- **TASK INSTRUCTIONS**:
The lines to be extracted run from the start of the listing through the line containing "TINE_TIP_ROUND = 1.3"; copy them exactly and nothing else.

- **DATA SEGMENT**:

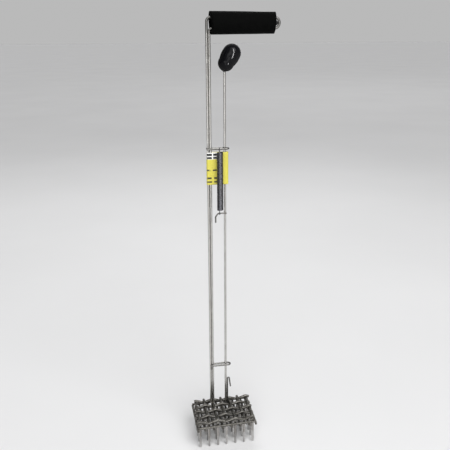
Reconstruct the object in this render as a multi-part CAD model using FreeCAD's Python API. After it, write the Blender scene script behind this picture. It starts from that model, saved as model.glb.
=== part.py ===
import FreeCAD, Part
import math
import os

from FreeCAD import Vector

# Hand core aerator made of stainless wire. A double wire stem carries a foam grip on top and a woven
# plate with 35 solid tines at the foot. A sprung push rod slides beside the stem and drives a stripper
# grid down over the tines. Millimetres, +Z up. The origin is the tip of the middle tine.

# ---------------------------------------------------------------- driving dimensions
TINE_PITCH = 19.05
TINE_COLUMNS = 7
TINE_ROWS = 5
TINE_RADIUS = 2.4
TINE_TIP_ROUND = 1.3

MESH_WIRE_RADIUS = 2.8
MESH_GAP = 0.10            # air between crossing mesh wires
MESH_BEND_RADIUS = 7.0
PLATE_Z = 60.4             # middle of the woven plate
ROW_OVERHANG_RIGHT = 8.0    # at the rear row
ROW_OVERHANG_LEFT = 2.5    # at the rear row
ROW_OVERHANG_STEP = 1.5    # the blank is out of square: each row nearer the front lies further left
COLUMN_OVERHANG_REAR = 2.6
COLUMN_OVERHANG_FRONT = 2.5
TINE_WELD_DEPTH = 1.0      # how far a tine's top end saddles into the wire above it

STRIPPER_WIRE_RADIUS = 2.4
STRIPPER_Z = 53.6          # middle of the cross wires at the right edge
STRIPPER_TILT = 1.5        # degrees, the grid hangs lower on the left
STRIPPER_HALF_WIDTH = 62.6
STRIPPER_FRONT_Y = -43.7
STRIPPER_REAR_Y = 45.4
STRIPPER_OVERHANG = 2.6

ROD_RADIUS = 2.4
ROD_X = 10.4
ROD_Y = 1.5 * TINE_PITCH   # both rods stand between the two rear tine rows
STEM_WIRE_SPACING = 4.84
STEM_X = ROD_X - 30.8
STEM_SADDLE_DEPTH = 0.8     # how far the stem's feet saddle over the column wire below them

HANDLE_Z = 867.6
HANDLE_LEG_SPACING = 20.0
HANDLE_TURN_X = ROD_X + 94.4
UPPER_BEND_RADIUS = 8.0
LOWER_BEND_RADIUS = 4.5

FOAM_LEFT_X = ROD_X - 27.2
FOAM_RIGHT_X = ROD_X + 97.2
FOAM_RADIUS = 20.8
FOAM_EDGE_ROUND = 2.0
FOAM_BORE_RADIUS = 12.5
CORE_RADIUS = 7.5
CORE_LEFT_X = FOAM_LEFT_X + 6.0
CORE_SHOULDER_X = ROD_X + 90.0
CORE_NOSE_RADIUS = 4.5
CORE_NOSE_X = ROD_X + 101.7

GUIDE_WIRE_RADIUS = 1.8
GUIDE_TURN_RADIUS = 4.6
GUIDE_STEM_OFFSET = ROD_RADIUS + GUIDE_WIRE_RADIUS + 0.02
UPPER_GUIDE_Z = 635.7
GUIDE_FRONT_OFFSET = GUIDE_STEM_OFFSET + 0.25   # middle of the front leg where the spring hangs
UPPER_GUIDE_LEFT_X = STEM_X - 5.4
UPPER_GUIDE_RIGHT_X = ROD_X + 9.0
LOWER_GUIDE_Z = 157.4
LOWER_GUIDE_LEFT_X = STEM_X - 1.0
LOWER_GUIDE_RIGHT_X = ROD_X + 11.6
LOWER_GUIDE_TAIL = 9.0

LABEL_BOTTOM_Z = 564.6
LABEL_TOP_Z = 629.1
LABEL_LEFT_X = STEM_X - 6.0
LABEL_RIGHT_X = ROD_X + 7.0
LABEL_INNER_HALF = 3.1
LABEL_THICKNESS = 0.4

SPRING_RADIUS = 6.2
SPRING_WIRE_RADIUS = 0.75
SPRING_X = ROD_X - 11.6
SPRING_EYE_RADIUS = 2.85
EYE_PLAY = 0.2
SPRING_COIL_TOP_Z = 631.0
SPRING_COIL_BOTTOM_Z = 513.0
ANCHOR_WIRE_RADIUS = 1.5
ANCHOR_Z = 505.0
ANCHOR_TAIL_X = ROD_X - 20.0
ANCHOR_TAIL_Z = 486.0
ANCHOR_BEND_RADIUS = 5.0
ANCHOR_Y = ROD_Y - ROD_RADIUS - ANCHOR_WIRE_RADIUS - 0.02

HOOK_WIRE_RADIUS = 1.5
HOOK_APEX_Z = 123.6
HOOK_BEND_RADIUS = 2.1
HOOK_LEAN = 7.0            # degrees, the barb spreads away from the rod
TRAVEL = 35.0
TRAVEL_CLEARANCE = 1.0

KNOB_LOW = Vector(ROD_X + 2.9, ROD_Y, 796.4)
KNOB_LOW_RADIUS = 15.2
KNOB_HIGH = Vector(ROD_X + 13.8, ROD_Y, 814.2)
KNOB_HIGH_RADIUS = 17.2
ROD_TOP_Z = 800.0

# ---------------------------------------------------------------- shared places
LEFT_STEM_X = STEM_X - STEM_WIRE_SPACING / 2
RIGHT_STEM_X = STEM_X + STEM_WIRE_SPACING / 2
MESH_CREST = MESH_WIRE_RADIUS + MESH_GAP
PLATE_TOP_Z = PLATE_Z + MESH_WIRE_RADIUS   # of a wire half way between two crossings
STEM_FOOT_Z = PLATE_TOP_Z - STEM_SADDLE_DEPTH
COLUMN_X = [TINE_PITCH * (i - (TINE_COLUMNS - 1) / 2) for i in range(TINE_COLUMNS)]
ROW_Y = [TINE_PITCH * (i - (TINE_ROWS - 1) / 2) for i in range(TINE_ROWS)]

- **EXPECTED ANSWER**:
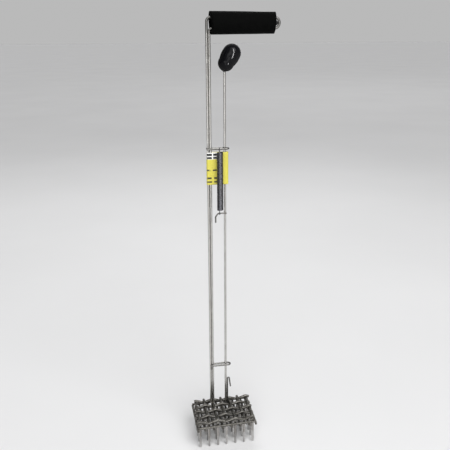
Reconstruct the object in this render as a multi-part CAD model using FreeCAD's Python API. After it, write the Blender scene script behind this picture. It starts from that model, saved as model.glb.
=== part.py ===
import FreeCAD, Part
import math
import os

from FreeCAD import Vector

# Hand core aerator made of stainless wire. A double wire stem carries a foam grip on top and a woven
# plate with 35 solid tines at the foot. A sprung push rod slides beside the stem and drives a stripper
# grid down over the tines. Millimetres, +Z up. The origin is the tip of the middle tine.

# ---------------------------------------------------------------- driving dimensions
TINE_PITCH = 19.05
TINE_COLUMNS = 7
TINE_ROWS = 5
TINE_RADIUS = 2.4
TINE_TIP_ROUND = 1.3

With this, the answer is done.